The only base-runners Port Townsend could get aboard came thanks to a handful of errors by the normally sure-handed Wolf infielders.
They made up for the occasional bobble, however, such as in the top of the second, when Matt Hilborn triggered a bang-bang double play to erase a rare RedHawk base-runner.
Scooping up a bouncer at short, he didn’t have time to transfer the ball from glove to hand, so merely flipped it from his glove while on the run.
The ball plopped into Joey Lippo’s hand, the Wolf second-baseman spun and fired a dart to Welling at first, and presto, a “rally” spiked before it could begin.
With Smith humming on the mound, Coupeville tacked on five runs in the second, added two in the third and put a stamp on things with three more in the fourth.
The Wolves, being extremely patient at the plate, eked out a string of walks to set the table in the second, with a bases-loaded free pass to Smith making it 2-0.
After that, it was time for the big boppers to eat.

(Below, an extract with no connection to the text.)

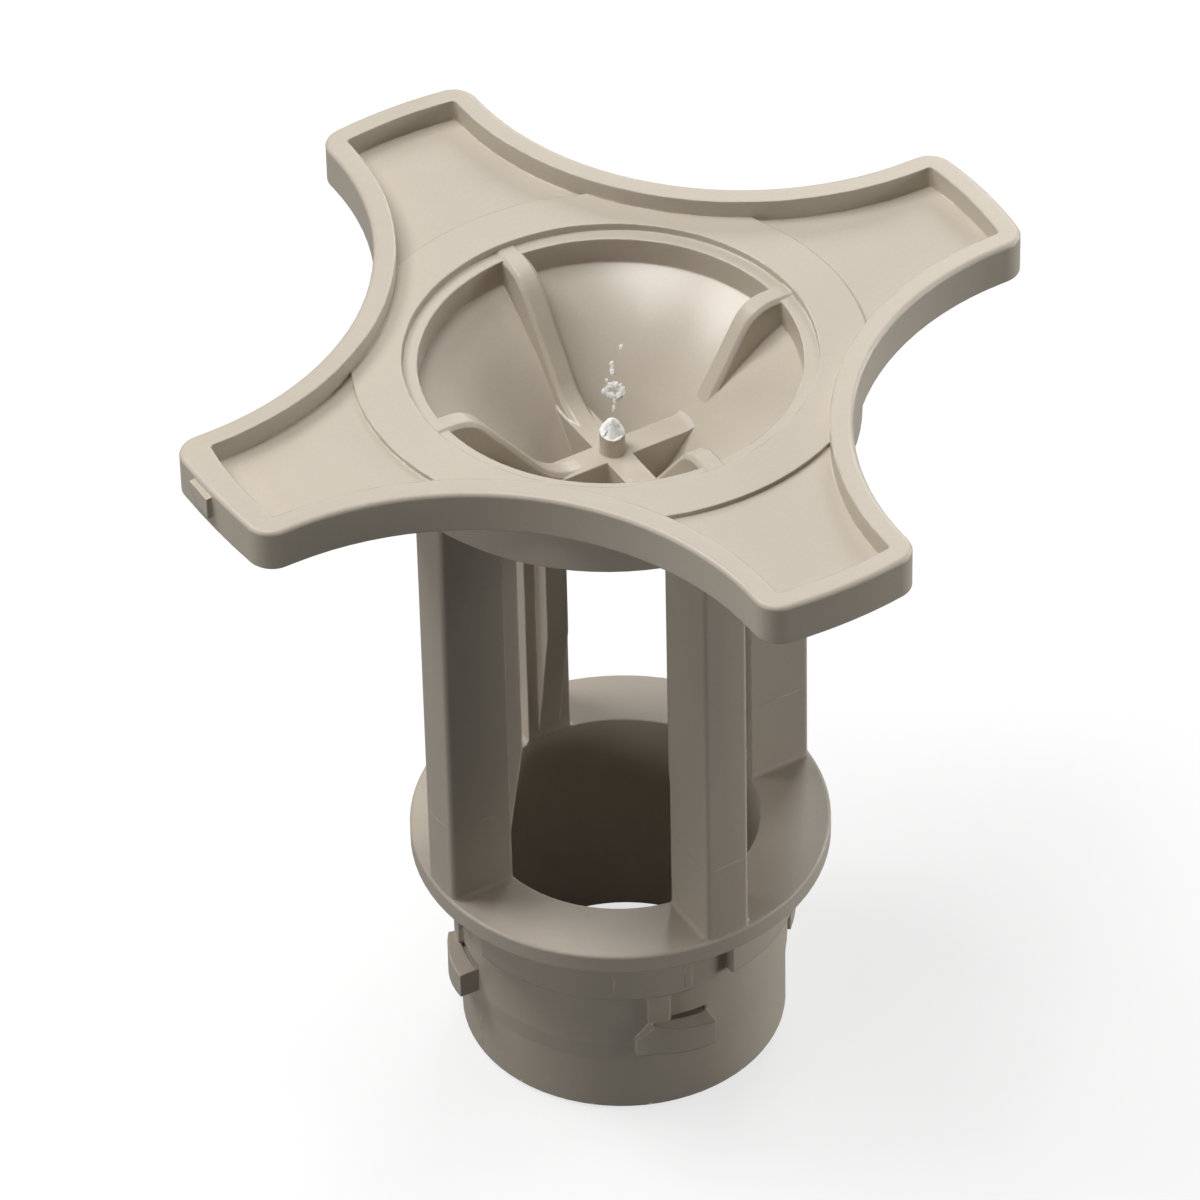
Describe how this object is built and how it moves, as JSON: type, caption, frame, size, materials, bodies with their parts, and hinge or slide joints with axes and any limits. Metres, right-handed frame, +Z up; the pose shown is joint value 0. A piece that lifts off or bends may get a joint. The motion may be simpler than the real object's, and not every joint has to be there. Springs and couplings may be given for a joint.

Welling smoked a two-run single to left, Lucero bopped an RBI single that dropped in front of a charging outfielder and Hoagland arced a long sac fly to cap things.
In the third, Coupeville got creative, with Nick Etzell pulling off an inspired bit of base-running.
Standing in for Wolf catcher Gavin Knoblich, who rapped a one-out single, Etzell, who hasn’t been able to play in the field in recent games as he rehabs a PE-related arm injury, made sure to get his bit of the spotlight.
After stealing second, minus his wrist guard after an over-zealous ump made him remove it, Etzell took third on a passed ball, then shot for home when another ball got away from the Port Townsend catcher.
Well, he shot for two steps, at least.
Unfortunately, the RedHawk backstop recovered the ball quicker than expected and seemed to have Etzell dead to rights.
Au contraire, mon frère.
Etzell faked back towards third, drew the throw, then narrowly missed snapping his own ankles as he spun on a dime, streaking home to beat the return throw.
From there the Wolves coasted home with Smith swatting an RBI single, before a bases-loaded walk to Lippo and a two-run single from Smith in the fourth wrapped the onslaught.
Knoblich and Smith paced the offense, each delivering a pair of base-knocks.
The win marked the final home game for Wolf seniors Kyle Rockwell, Jacob Zettle, James Vidoni, Lippo, Smith, Etzell, Hoagland and Welling.